The theme of superstition is shown throughout play; a clear example of this would be Mrs Johnstone. This can be seen in the words ‘The shoes… the shoes…’ ‘New shoes on the table, take them off…’ and ‘Oh God, Mrs Lyons, never put new shoes on a table… You never know what’ll happen.’ This is significant because the theme superstition is very important in the play especially Mrs Lyons reaction to Mrs Johnstone superstition ‘(twigging it; laughing) Oh… you mean you’re superstitious?’. Mrs Lyons uses Mrs Johnstone’s superstition to manipulate her into letting Mrs Lyons keep Edward. Russell shows this in the quotes ‘You do know what they say about twins, secretly parted, don’t you?’ ‘They… they say that if either twin learns that he once was a pair, they shall both immediately die.’ and ‘You won’t tell anyone about this, Mrs Johnstone, because if you do, you will kill them.’. If we zoom into the words ‘if you do, you will kill them.’ is reference to the beginning of the musical because the beginning starts at the end when both twins Mickey and Edward are dead.

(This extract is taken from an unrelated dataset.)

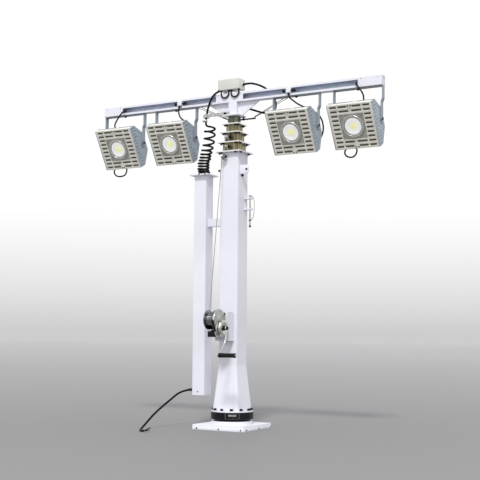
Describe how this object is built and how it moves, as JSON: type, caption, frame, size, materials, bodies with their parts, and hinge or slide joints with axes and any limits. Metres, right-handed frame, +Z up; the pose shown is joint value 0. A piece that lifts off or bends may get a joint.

Out of fear Mrs Johnstone is forced to keep Edward with Mrs Lyons because of her extreme superstition and the fear that both kids will die so she is stuck with the guilt of separating the twins for the rest of her life.

In conclusion, by the use of vivid imagery, descriptive writing, social class and dramatic irony at the start of the play. Willy Russel can present the differences between Mrs Johnstone and Mrs Lyons using these techniques. Because of this the first live version of ‘Blood Brothers’ was performed at the Liverpool Playhouse on 8th January 1983.